Одновременно с Юмом и непосредственно после него, как свидетельствует историография, положение вещей меняется, хотя и не со стороны логического уразумения истории, но, во всяком случае, со стороны разработки прагматической истории, и отчасти, по крайней мере, философской и научной истории. Наиболее существенно для новой эпохи, что ее мировоззрение начинает проникаться подлинным «историзмом», так что не только конституируется сама историческая наука, но исторический метод как такой и самый дух его все глубже проникают в области, подлежащие историческому истолкованию – на первом плане в область филологии (Jones) и права (Burke)[104]. Рассмотрение этого периода уже не входит в наш план, но для уяснения картины целого необходимо подчеркнуть, что какими бы причинами ни был вызван этот переворот, не подлежит ни малейшему сомнению, что и сам Юм, и Робертсон, и Гиббон уже шли по стопам Вольтера[105]. А следовательно, если бы и можно было так широко раскинуть понятие «Просвещения», то пришлось бы говорить не об англо-французском, а об франко-английском Просвещении[106].
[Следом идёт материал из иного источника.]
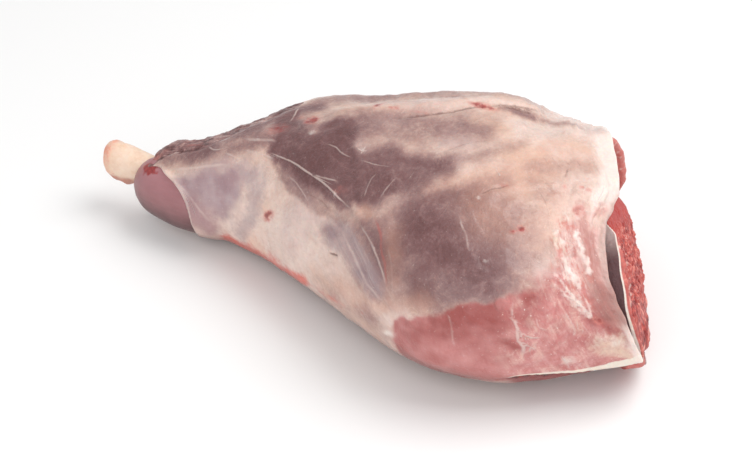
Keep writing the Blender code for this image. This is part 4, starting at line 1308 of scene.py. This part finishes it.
studio = {
    "floorSize": 8.0,
    "floorWhite": 0.93,
    "ambient": 0.60,
    "lights": (  # place, size, power, colour
        ((0.70, 0.40, 1.45), 1.2, 15.5, (1.0, 0.99, 0.98)),
        ((0.25, -1.40, 1.15), 1.6, 10.0, (1.0, 1.0, 1.0)),
        ((1.20, -0.75, 0.55), 1.1, 1.2, (1.0, 1.0, 1.0)),
    ),
    "lookAt": (0.0175, -0.0299, 0.0535),
    "azimuth": 25.0,
    "elevation": 36.0,
    "distance": 1.0,
    "lens": 85.0,
}


def setStage():
    s = studio
    bpy.ops.object.select_all(action="DESELECT")
    bpy.ops.mesh.primitive_plane_add(size=s["floorSize"], location=(0, 0, 0))
    floor = bpy.context.active_object
    floor.name = "paleFloor"
    f = Finish("paleFloor")
    white = s["floorWhite"]
    floor.data.materials.append(f.close(Base_Color=(white, white, white, 1.0), Roughness=0.6))
    world = bpy.data.worlds.new("softRoom")
    bpy.context.scene.world = world
    world.use_nodes = True
    sky = world.node_tree.nodes["Background"]
    sky.inputs["Color"].default_value = (1.0, 1.0, 1.0, 1.0)
    sky.inputs["Strength"].default_value = s["ambient"]
    target = Vector(s["lookAt"])
    for k, (place, size, power, colour) in enumerate(s["lights"]):
        lamp = bpy.data.lights.new(f"softbox{k}", "AREA")
        lamp.shape = "SQUARE"
        lamp.size = size
        lamp.energy = power
        lamp.color = colour
        holder = bpy.data.objects.new(lamp.name, lamp)
        bpy.context.scene.collection.objects.link(holder)
        holder.location = place
        holder.rotation_euler = (target - Vector(place)).to_track_quat("-Z", "Y").to_euler()


def setCamera():
    s = studio
    turn, rise = math.radians(s["azimuth"]), math.radians(s["elevation"])
    back = Vector((math.sin(turn) * math.cos(rise), -math.cos(turn) * math.cos(rise), math.sin(rise)))
    lens = bpy.data.cameras.new("viewer")
    lens.lens = s["lens"]
    holder = bpy.data.objects.new("viewer", lens)
    bpy.context.scene.collection.objects.link(holder)
    holder.location = Vector(s["lookAt"]) + back * s["distance"]
    holder.rotation_euler = (-back).to_track_quat("-Z", "Y").to_euler()
    bpy.context.scene.camera = holder


setStage()
setCamera()
bpy.context.scene.view_settings.view_transform = "Standard"
say("lit and framed")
Как бы ни было, все это свидетельствует, что интерес к истории и сама идея историзма зародилась и развилась прежде всего на континенте, т. е. там, где, действительно, имело место Просвещение. И только на одном писателе мы можем иллюстрировать непосредственное применение принципов Бэкона (и Локка)[107] к истории, на Болингброке (1678–1751).
Вслед за Бэконом Болингброк горячо нападает на Платона и Аристотеля, а также на Мальбранша и Лейбница, по адресу которых он не щадит бранных и насмешливых характеристик[108]. Но Болингброк не «пересказыватель», – он мыслит, хотя и не глубоко, но самостоятельно, он не философский гений, но иногда не лишен оригинальности. Он решительный приверженец индукции, но расходится с Бэконом[109] в философских и принципиальных суждениях, точно так же, как расходится с Локком, опираясь все же на его психологию даже в пунктах расхождения с Бэконом. Не по своему философскому значению, но по общему направлению, Болингброк должен быть сопоставлен с Беркли и Юмом, как с мыслителями, искавшими последовательного завершения локковских предпосылок[110]. Болингброк прежде всего делает вывод, который сам собою напрашивается, из «логики» Бэкона и психологии Локка, вывод об относительности нашего знания, и является, таким образом, последовательным проповедником релятивизма[111]. Это одно уже накладывает на все рассуждения Болингброка своеобразный отпечаток, свойственный всякому релятивизму, – опровержение всякого другого мнения, усердное доказательство относительности всякого познания, но очень мало положительного, и то в противоречии с собственными основаниями.